As we have seen, Jesus just brushes this question off. He apparently thinks that it is so off the mark that it isn’t even worth answering directly. Instead of answering their question Jesus offers them a different vision. He promises them power through the Holy Spirit. The disciples don’t respond to that promise before Jesus disappears from their sight. Receiving power from the Holy Spirit wasn’t what they wanted, it was just what they were going to get. They wanted the Romans destroyed, and that they weren’t going to get. I don’t imagine they were very happy about that.

Then more misunderstanding by the disciples. Jesus has gone up on a cloud; and, I think quite understandably, they’re just standing there looking up into the sky. Whereupon two men in white, presumably angels, appear and tell them once again that they’re getting it wrong. “Why do you stand looking up toward heaven?” The angels at least strongly imply that although Jesus has gone up into heaven, their gaze needs to be directed down here on earth, where Jesus has just told them that they will be his witnesses “to the ends of the earth.” Again, they don’t get it. The scene closes with a reference to Jesus’ “second coming,” about which more anon.

So, we’ve got the disciples misunderstanding everything. They think Jesus being the Messiah is about massacring Romans, and it isn’t. They think Jesus going into heaven means they should be focused on heaven, and it doesn’t. But that’s all negative stuff. That’s all misunderstanding of what Jesus and Christian discipleship are all about. Does this story of Jesus’ Ascension have anything positive to say to us about those things? I think it does.
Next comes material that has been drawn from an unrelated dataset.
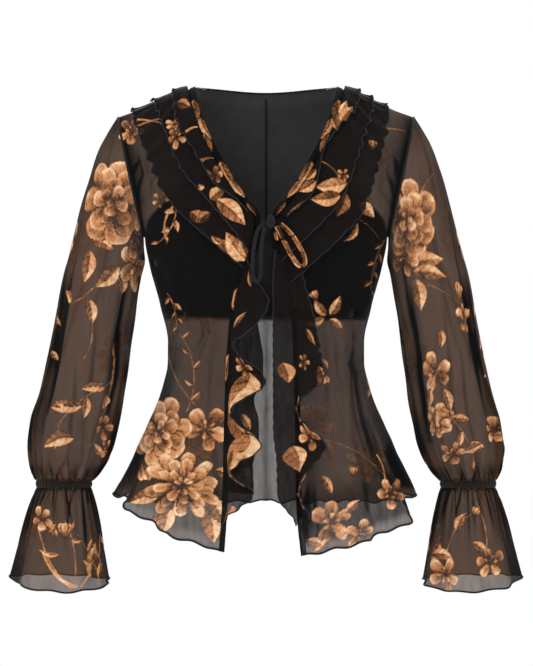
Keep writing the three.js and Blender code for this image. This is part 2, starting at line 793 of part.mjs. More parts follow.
// Flat layer under the folds, beside the front band.
function addCascadeUnder(side, rows) {
  const sheet = (u, v) => {
    const end = foldPlace(rows, v);
    const seamZ = THREE.MathUtils.lerp(rows[0].z, rows[rows.length - 1].z, v);
    const seam = cascadeSeam(side, seamZ, -2 * seamGap);
    const across = THREE.MathUtils.lerp(seam.across, end.across, u);
    return offBody(side, "front", across, THREE.MathUtils.lerp(seam.up, end.up, u), cascade.underLift);
  };
  const geometry = wallGeometry(sheet, grid.underAcross, grid.underAlong, ruffleWall);
  addMesh("cascade_under_" + sideName(side), geometry, looks.ruffle);
}

function addSleeve(side) {
  const last = sleeveRows.length - 1;
  const rows = sleeveRows.map((row, k) => ({ ...row, at: k / last }));
  const read = (v, column) => readRow(rows, "at", v, column);
  const sheet = (u, v) => {
    const turn = 2 * Math.PI * u;
    const outer = new THREE.Vector3(read(v, "outerX"), read(v, "shiftY"), read(v, "outerZ"));
    const inner = new THREE.Vector3(read(v, "innerX"), read(v, "shiftY"), read(v, "innerZ"));
    const depth = read(v, "depth");
    const gather = 1 + (read(v, "gather") * Math.cos(gathersRound * turn)) / depth;
    const point = outer.clone().add(inner).multiplyScalar(0.5);
    point.addScaledVector(outer.sub(inner), 0.5 * Math.cos(turn) * gather);
    point.y -= depth * Math.sin(turn) * gather;
    return new THREE.Vector3(side * point.x, point.y, point.z);
  };
  const geometry = wallGeometry(sheet, grid.sleeveRound, grid.sleeveAlong, bodyWall, true);
  addMesh("sleeve_" + sideName(side), geometry, looks.sleeve);
}

function addWrist(side) {
  const sheet = (u, v) => {
    const turn = 2 * Math.PI * u;
    const x = side * (wrist.x + wrist.half * Math.cos(turn));
    return new THREE.Vector3(x, wrist.y - wrist.depth * Math.sin(turn), wrist.z + wrist.height * (0.5 - v));
  };
  const geometry = wallGeometry(sheet, grid.wristRound, 1, wrist.wall, true);
  addMesh("wrist_casing_" + sideName(side), geometry, looks.band);
}

function addCuff(side) {
  const sheet = (u, v) => {
    const turn = 2 * Math.PI * u;
    const flare = v ** cuffHem.flare;
    const half = THREE.MathUtils.lerp(wrist.half, cuff.half, flare);
    const depth = THREE.MathUtils.lerp(wrist.depth, cuff.depth, flare);
    const ripple = 1 + (cuff.wave * v * Math.cos(cuff.waves * turn)) / depth;
    const x = THREE.MathUtils.lerp(wrist.x, cuff.x, v) + half * Math.cos(turn) * ripple;
    const y = THREE.MathUtils.lerp(wrist.y, cuff.y, v) - depth * Math.sin(turn) * ripple;
    const front = Math.max(Math.sin(turn), 0);
    const drop = cuffHem.innerSag * Math.sin(Math.PI * u) ** 2 + cuffHem.frontDrop * front;
    return new THREE.Vector3(side * x, y, THREE.MathUtils.lerp(cuff.topZ, cuff.hemZ, v) - v * drop);
  };
  const geometry = wallGeometry(sheet, grid.cuffRound, grid.cuffAlong, bodyWall, true);
  addMesh("cuff_" + sideName(side), geometry, looks.sleeve);
}

// Point in front of the body form at a place seen from the front.
function tiePoint(row, lift) {
  const side = row.x < 0 ? -1 : 1;
  const place = bodyPlace("front", Math.abs(row.x), row.z);
  const point = bodyPoint(side, "front", place.across, place.up);
  return new THREE.Vector3(row.x, point.y - lift, row.z);
}

// Flat strap along a line of points, its wide side to the front and its ends closed.
function strapGeometry(rows, wide, thick, lift, segments) {
  const curve = new THREE.CatmullRomCurve3(rows.map((row) => tiePoint(row, lift)), false, "centripetal");
  const round = 8;
  const positions = [];
  const front = new THREE.Vector3(0, -1, 0);
  for (let k = 0; k <= segments; k += 1) {
    const centre = curve.getPoint(k / segments);
    const tangent = curve.getTangent(k / segments);
    const across = tangent.clone().cross(front).normalize();
    const outward = across.clone().cross(tangent).normalize();
    for (let i = 0; i < round; i += 1) {
      const turn = (2 * Math.PI * i) / round;
      const point = centre.clone().addScaledVector(across, (wide / 2) * Math.cos(turn));
      point.addScaledVector(outward, (thick / 2) * Math.sin(turn));
      positions.push(point.x, point.y, point.z);
    }
  }
  const ends = [curve.getPoint(0), curve.getPoint(1)];
  ends.forEach((point) => positions.push(point.x, point.y, point.z));
  const triangles = [];
  const at = (i, k) => k * round + (i % round);
  for (let i = 0; i < round; i += 1) {
    for (let k = 0; k < segments; k += 1) {
      triangles.push(at(i, k), at(i + 1, k), at(i + 1, k + 1), at(i, k), at(i + 1, k + 1), at(i, k + 1));
    }
    triangles.push(at(i + 1, 0), at(i, 0), (segments + 1) * round);
    triangles.push(at(i, segments), at(i + 1, segments), (segments + 1) * round + 1);
  }
  if (signedVolume(positions, triangles) < 0) triangles.reverse();
  const geometry = new THREE.BufferGeometry();
  geometry.setAttribute("position", new THREE.Float32BufferAttribute(positions, 3));
  geometry.setIndex(triangles);
  geometry.computeVertexNormals();
  return geometry;
}

function addTie() {
  const knot = new THREE.SphereGeometry(0.5, 14, 9);
  knot.scale(tie.knot.wide, tie.knot.thick, tie.knot.high);
  const middle = tiePoint(tie.knot, tie.lift);
  knot.translate(middle.x, middle.y, middle.z);
  knot.deleteAttribute("uv");
  addMesh("tie_knot", knot, looks.tie);
  const left = strapGeometry(tie.loopLeft, tie.strapWide, tie.strapThick, tie.lift, grid.strapAlong);
  addMesh("tie_loop_left", left, looks.tie);
  const right = strapGeometry(tie.loopRight, tie.narrowWide, tie.strapThick, tie.lift, grid.strapAlong);
  addMesh("tie_loop_right", right, looks.binding);
  const tail = strapGeometry(tie.tailLeft, tie.narrowWide, tie.strapThick, tie.lift, grid.tailAlong);
  addMesh("tie_tail_left", tail, looks.tie);
}

[1, -1].forEach((side) => {
  addPanels(side);
  addBands(side);
  addCollar(side);
  addCascade(side);
  addSleeve(side);
  addWrist(side);
  addCuff(side);
});
addLining();
addBackBinding();
addTie();

export default garment;
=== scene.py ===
import bmesh
import bpy
import numpy as np
from math import pi, radians
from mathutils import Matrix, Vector


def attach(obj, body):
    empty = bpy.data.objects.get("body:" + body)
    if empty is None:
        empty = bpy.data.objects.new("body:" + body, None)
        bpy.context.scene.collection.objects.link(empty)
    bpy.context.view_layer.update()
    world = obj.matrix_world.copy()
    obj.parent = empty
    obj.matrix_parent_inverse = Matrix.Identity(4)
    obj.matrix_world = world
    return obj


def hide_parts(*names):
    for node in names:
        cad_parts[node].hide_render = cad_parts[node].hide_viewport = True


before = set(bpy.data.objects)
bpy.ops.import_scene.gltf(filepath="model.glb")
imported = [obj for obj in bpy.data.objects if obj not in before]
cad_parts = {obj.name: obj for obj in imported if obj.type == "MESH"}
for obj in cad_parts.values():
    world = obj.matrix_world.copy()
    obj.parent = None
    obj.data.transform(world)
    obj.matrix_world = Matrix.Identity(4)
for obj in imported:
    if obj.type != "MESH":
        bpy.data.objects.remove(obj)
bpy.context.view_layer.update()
print("frame loaded")


def named(columns, *rows):
    # one dictionary for each row: its values under the named columns, then what its closing dictionary adds
    made = []
    for row in rows:
        extra = row[-1] if isinstance(row[-1], dict) else {}
        made.append(dict(zip(columns.split(), row[:-1] if extra else row), **extra))
    return made


crease = "x0 z0 x1 z1 width depth"  # a table of creases; bow, dark and soft may be added
motif = "kind x z size lean wide shade"  # a table of motifs; bend, squash, leaves and leaf may be added

# lengths are in millimetres here and become metres when a mesh is made
# rough lengths down the pieces, and the body's half width and yoke
spans = dict(front=565, back=512, sleeve=460, cuff=124, cascade=420, under=275, underWide=34, half=150,
             yoke=180)
chestAt = dict(front=0.68, back=0.66, lining=0.36)  # share of a piece's rows up to the chest line
liningRows = 110
body = dict(chestZ=-185, shoulderX=182, shoulderDrop=38, neckX=87, underarmX=150, armDepth=55, neckRise=0.714,
            neckBow=0.55, power=2.3)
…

When the disciples ask if Jesus is now going to throw out the Romans and recreate the Kingdom of David, he responds by saying that they will receive power from the Holy Spirit. That’s a reference to Pentecost. Since I won’t be here next week to talk about Pentecost, let me say a word about it now. The Holy Spirit does indeed come upon the disciple community. After it does, they—or at least some of them—have the power that Jesus had. As Acts continues we hear stories of them preaching the Gospel, healing the sick, even raising the dead. The point, I think, is that those are the things that Christ’s Kingdom, the Kingdom of God, are about. The disciples want the Kingdom of David. They get the Kingdom of God. They get not political power but a ministry of preaching and healing. We learn that while the Kingdom of God certainly has political implications it isn’t political in the way the world is political. It is political in the way God is political, caring for the poor, caring for the sick, including the outcast, establishing peace through compassion and justice not through violence. The Kingdom of God doesn’t raise an army and drive the Romans into the sea. Rather, it lays bare the violence and the moral bankruptcy of empire by living an alternative life, a life of caring, a life of justice, a life of peace. That’s what the disciples didn’t understand. It is something we can learn from a careful reading of the story of the Ascension.

The angels reprove the disciples for looking up into heaven. That’s not what they’re supposed to be doing. So we learn that the life of the disciples of Christ doesn’t consist of a longing for heaven after this life. It consists of working for the Kingdom of God in this life, on this earth. That’s why, after they ask about restoring the Kingdom of David, Jesus says to the disciples “You will be my witnesses in Jerusalem, in Judea and Samaria, and to the ends of the earth.” The disciples task, and our task, isn’t to stand here longing for heaven. It is to do the work of Jesus Christ in the world. That too is something we can learn from a careful reading of the story of the Ascension.

This story about Jesus’ Ascension isn’t just about something that happened to other people a long time ago in a place far away. So many people today make the same mistakes we see the disciples making in this story. So many people long for Christ to return in power and glory to destroy the powers of evil that we never seem to overcome on our own. So many people see that return as violent, as the coming of Christ the Warrior to drive out our latter day Romans by force. They want what the disciples wanted, and the story of the Ascension tells us that that’s not what we’re going to get from God and Jesus Christ. What we get is what those disciples got, the power to do the ministry of Jesus Christ in the world, a ministry of peace, of healing, of reconciliation. So many people today don’t hear the way Jesus brushes off the disciples question about restoring the kingdom. May we hear it today.

So many people understand the life of Christian faith as being about standing on earth looking up toward heaven, as longing for a heavenly home beyond the trials and tribulations of this earth. That longing is understandable. We all share it to some extent, and I don’t mean to deny that such a heavenly home awaits us. But we need to listen to the angels of the Ascension story. “Why do you stand looking up toward heaven?” Heaven can wait. Heaven can take care of itself. Our mission as disciples of Christ is in this world. Our mission, like the mission of those first disciples, is to be Christ’s witnesses to the ends of the earth. Not to convert but to serve, to heal, to help. To help bring about the Kingdom of God.

A lot of us probably don’t pay a lot of attention to the story of the Ascension. It is, after all, something that it is impossible for us to believe literally. Jesus isn’t two thousand light years “up” there still in the Milky Way. Fortunately, we don’t have to understand it literally. We can learn its lessons beyond a literal understanding. We can indeed be Christ’s witnesses to the ends of the world. We can undertake a ministry of healing. We can indeed work nonviolently for peace through justice. That’s what this odd story of Jesus’ Ascension tells us, and we can do it. Or at least with the help of God we can. Amen.